The Top Sales Trends: COVID-19 Drives Changes to Sales Solution Road Maps
Sales platforms have been around for decades to help executives manage leads and close deals more efficiently. Recent dramatic shifts caused by the worldwide COVID-19 pandemic stretched these legacy system capabilities to their limits. In response, vendors took an eraser to the product road maps they had drafted and are now focused on enhancing their systems’ collaboration, price forecasting, sales performance monitoring, and automation functionality.
Sales has always been a numbers game: Sales reps are assigned quotas; they need to generate specific numbers of leads; and success or failure is measured in the number of deals closed and the dollars landed. Through the years, managers became quite confident in the sales projections because the numbers were built on decades of input.
All that has been upended. Recently, sales cycles were dramatically altered, perhaps as much as at any time in history. “When the pandemic struck, all of our customers hit the pause button for at least a few weeks as they tried to determine how to operate in this new environment,” says Jon Dick, vice president of marketing at HubSpot, a sales, marketing, and customer service software vendor.
In fact, when Gartner surveyed chief sales officers, 46 percent of them saw softening demand, and some near-term forecasts varied by as much as 50 percent from their baselines.

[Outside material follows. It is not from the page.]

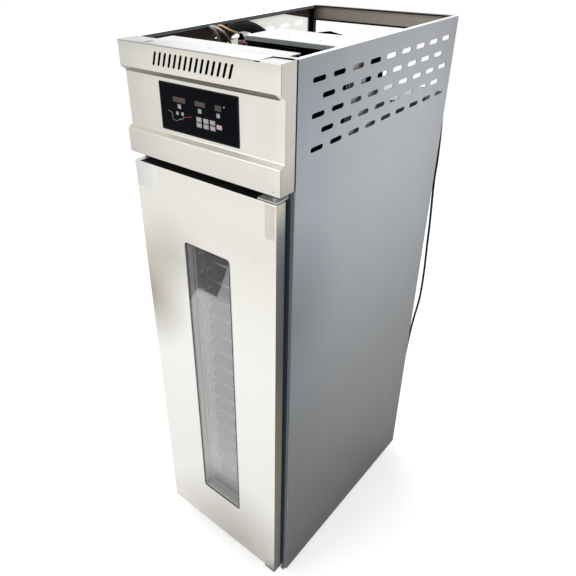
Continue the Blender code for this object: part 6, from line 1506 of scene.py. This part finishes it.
def back_details():
    """Screws and pressed stiffening beads on the back, and ribs on the cord's strain relief."""
    low, high = bounds("rear_panel")
    heads = [(x, REAR - 0.0011, z) for x in (low.x + 0.012, high.x - 0.012) for z in SCREW_LEVELS]
    heads += [(x, REAR - 0.0011, z) for x in (-0.14, 0.0, 0.14) for z in (low.z + 0.012, high.z - 0.012)]
    keep(screws(heads, (0, 1, 0), 0.0045, 0.0022), "back_screws", RIVET, "cabinet", smooth=True)
    beads, (left, right) = bmesh.new(), BEAD_ACROSS
    section = [(inset, REAR + height) for inset, height in BEAD_HEIGHTS]
    for z in BEAD_LEVELS:

        def outline(inset, low=z - BEAD_HALF, high=z + BEAD_HALF):
            return ring(left + inset, low + inset, right - inset, high - inset, BEAD_CORNER - inset, 6)

        join(beads, frame_run(section, outline))
    keep(beads, "back_beads", ZINC, "cabinet", smooth=True)
    place, radius = STRAIN_RELIEF, 0.0086
    ribs = bmesh.new()
    for n in range(5):
        y = place.y + 0.0045 * n
        thick = radius - 0.00052 * n
        inner, outer = thick - 0.0012, thick + 0.0006
        rib = [(inner, -0.0010), (outer, -0.0008), (outer, 0.0008), (inner, 0.0010)]
        join(ribs, turned(rib, (place.x, y, place.z), (0, 1, 0), 20))
    keep(ribs, "strain_relief_ribs", RUBBER_AND_SHADE, "cabinet", smooth=True)


def cold_room():
    """The rack as bars and round runs on square uprights with lugs, and screws in the air duct's panel."""
    bars, runs = bmesh.new(), bmesh.new()
    half, front, back, radius = RACK_HALF, RACK_FRONT, RACK_BACK, RUN_RADIUS
    first, last = front + radius + RUN_SETBACK, back - radius
    for level in TRAY_LEVELS:
        join(bars, block((-half, front, level - 0.0045), (half, front + 0.004, level + 0.0045), 0.0015, 2))
        loop = ring(-half + radius, first, half - radius, last, 0.030, 5)
        join(runs, tube([(x, y, level) for x, y in loop], radius, cyclic=True, resolution=1))
        join(runs, tube([(0, first, level), (0, last, level)], radius, resolution=1))
    keep(bars, "tray_bars", BAR_STEEL, "cabinet", ["tray_rack"], smooth=True)
    keep(runs, "tray_runs", RUN_STEEL, "cabinet", smooth=True)
    uprights, hooks = bmesh.new(), bmesh.new()
    low, high = bounds("tray_rack")
    for side in (-1, 1):
        for y in UPRIGHT_ALONG:
            near, far = sorted(side * x for x in UPRIGHT_ACROSS)
            join(uprights, block((near, y, low.z), (far, y + UPRIGHT_DEPTH, high.z), 0.0012, 2))
            near, far = sorted(side * x for x in LUG_ACROSS)
            end = y + UPRIGHT_DEPTH + 0.0006
            for level in TRAY_LEVELS:
                join(hooks, block((near, y - 0.0006, level + 0.0035), (far, end, level + 0.0120), 0.0006, 1))
        near, far = sorted(side * x for x in FRONT_LUG_ACROSS)
        for level in TRAY_LEVELS:
            join(hooks, block((near, front, level + 0.0050), (far, front + 0.012, level + 0.0200), 0.0008, 1))
    keep(uprights, "rack_uprights", RACK_STEEL, "cabinet")
    keep(hooks, "rack_lugs", LUG_STEEL, "cabinet")
    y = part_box("air_duct_panel")[0][1]
    places = [(x, y, z) for x in SCREWS_ACROSS for z in DUCT_SCREWS]
    keep(screws(places, (0, -1, 0), 0.0040, 0.0016), "duct_screws", RIVET, "cabinet", smooth=True)


def feet():
    """Threads on the levelling feet's stems."""
    for end, y in FEET_ALONG:
        for hand, x in FEET_ACROSS:
            node = f"{end}_{hand}_foot"
            rings = bmesh.new()
            for n in range(THREAD_RINGS):
                join(rings, turned(THREAD, (x, y, THREAD_START + THREAD_PITCH * n), steps=12))
            keep(rings, f"{node}_thread", ZINC, node, smooth=True)


# ---------------------------------------------------------------- studio


def seen_rays(nodes, links):
    """1 for rays from the camera, also by way of gloss and glass, and 0 for light."""
    rays = nodes.new("ShaderNodeLightPath")
    seen = rays.outputs["Is Camera Ray"]
    for name in ("Is Glossy Ray", "Is Transmission Ray"):
        both = nodes.new("ShaderNodeMath")
        both.operation = "MAXIMUM"
        links.new(seen, both.inputs[0])
        links.new(rays.outputs[name], both.inputs[1])
        seen = both.outputs[0]
    return seen


def studio():
    """Pale floor, soft lamps and a white surrounding."""
    scene = bpy.context.scene
    scene.view_settings.view_transform = "Standard"
    world = bpy.data.worlds.new("studio")
    scene.world = world
    world.use_nodes = True
    nodes, links = world.node_tree.nodes, world.node_tree.links
    nodes.clear()
    out = nodes.new("ShaderNodeOutputWorld")
    mixed = nodes.new("ShaderNodeMixShader")
    links.new(seen_rays(nodes, links), mixed.inputs[0])
    for socket, strength in ((mixed.inputs[1], 0.62), (mixed.inputs[2], 1.0)):
        shade = nodes.new("ShaderNodeBackground")
        shade.inputs["Color"].default_value = ON
        shade.inputs["Strength"].default_value = strength
        links.new(shade.outputs[0], socket)
    links.new(mixed.outputs[0], out.inputs["Surface"])

    def lamp(name, place, aim, size, power):
        light = bpy.data.lights.new(name, "AREA")
        light.shape = "DISK"
        light.size = size
        light.energy = power
        made = bpy.data.objects.new(name, light)
        made.location = place
        made.rotation_euler = (Vector(aim) - Vector(place)).to_track_quat("-Z", "Y").to_euler()
        scene.collection.objects.link(made)

    lamp("key_lamp", (-1.2, -3.2, 3.4), (0, 0, 1.1), 2.6, 60)
    lamp("fill_lamp", (3.4, -0.6, 2.6), (0, 0, 1.1), 2.6, 28)
    lamp("back_lamp", (-2.4, 3.0, 3.0), (0, 0, 1.2), 2.6, 30)

    bm = bmesh.new()
    bmesh.ops.create_grid(bm, x_segments=1, y_segments=1, size=30)
    mesh = bpy.data.meshes.new("floor")
    bm.to_mesh(mesh)
    bm.free()
    floor = bpy.data.objects.new("floor", mesh)
    floor.location = (0, 0, -0.0002)
    scene.collection.objects.link(floor)
    made = Finish("pale_floor", grey(0.9), 0.9)
    lift = made.maths("MULTIPLY", seen_rays(made.nodes, made.links), 0.42)
    made.put("Emission Color", ON)
    made.links.new(lift, made.shader.inputs["Emission Strength"])
    mesh.materials.append(made.material)


camera()
mains_cord()
side_panel("left", -1)
side_panel("right", 1)
case_trim()
pressed_fascia()
display_face()
door_skin()
door_details()
door_back()
head_gap()
condenser()
shroud_details()
copper_lines()
compressor_details()
control_box_details()
back_details()
cold_room()
feet()
studio()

Other cases were even worse. A Massachusetts auto dealership that had been selling between 400 and 600 vehicles a month sold only 18 in April. Such dramatic turns were common in the auto industry, with vehicle production shrinking 93 percent as the U.S. shutdown was enacted.
Given the volatility, new concerns, like hoarding, arose. Facing potential supply chain shortages, companies and consumers began stockpiling supplies, and price gougers emerged. Consequently, product pricing fluctuated wildly. Many organizations still manage pricing forecasts in spreadsheets, which are not equipped to respond to such volatile market conditions, according to Gartner.
Companies turned to price optimization and management software. These solutions were built to help companies account for pricing variables, like the cost and availability of raw materials and parts. They also operate at scales and speeds that are impossible within basic spreadsheets. With the new tools, companies can better manage financial forecasting during turbulent times.
In the current environment, companies also wanted to see how well their sales reps responded to the changes and the opportunities presented. Sales performance management solutions, particularly ones that work with financial planning and analysis (FP&A) tools, became more important. The sales tool brings budgets and sales forecasts in line with one another, so businesses can set reasonable quotas during dramatic economic changes. The tools have been effective: 78 percent of businesses using sales performance management solutions increased their operational efficiency, according to Gartner.
FROM HIGH-TOUCH TO NO-TOUCH
In the past, sales was a high-touch business function. Before the pandemic, about 46 percent of B2B sales representatives’ time was spent either with customers or at clients’ work sites, according to Gartner. During face-to-face meetings with prospects, sellers gain an understanding of their leanings through facial expressions; their emotions through body language or vocal intonation; buying signals based on how key topics surfaced in every conversation; and resistance based on signs of hesitation or fear.
Then the pandemic happened, and sales reps needed to connect with leads in other ways. Collaborative tools gained traction. In many cases, sellers moved from customer sites to their own basements and relied on solutions like Zoom and Microsoft Teams to keep in touch with and evaluate their prospects. So support for collaboration was added to sales support platforms.
Sales teams also learned new ways to work together. When employees were in the office, they exchanged sales status information face-to-face. As such exchanges became virtual, new ways to track progress, often based on popular social media tools, were needed. “I started to rely on tagging, so coworkers knew I was working on a deal and may need their help,” noted Raul Perdigão Silva, global head of sales at Pipedrive, a cloud-based sales software vendor.
Managers need to coach differently today as well. Gathering sales teams in conference rooms and demonstrating sales techniques has become temporarily impossible. Online video coaching enables collaboration, and remote practice ensures that sellers reach out to prospects appropriately. Interest in virtual training has swelled. In the first month after the pandemic, HubSpot Academy, an online sales training certification enterprise, grew about 64 percent and saw a 47 percent increase in use of its sales enablement tools.
Companies also found new ways to motivate sales employees. “We are seeing organizations incorporate concepts like gamification into the sales process,” says Jon Perera, chief marketing officer at Highspot, a sales enablement software provider. Although it lacks a precise meaning, at a high level, gamification introduces interactive, video-game-like principles—such as competition, rewards, and instant recognition—into the sales process.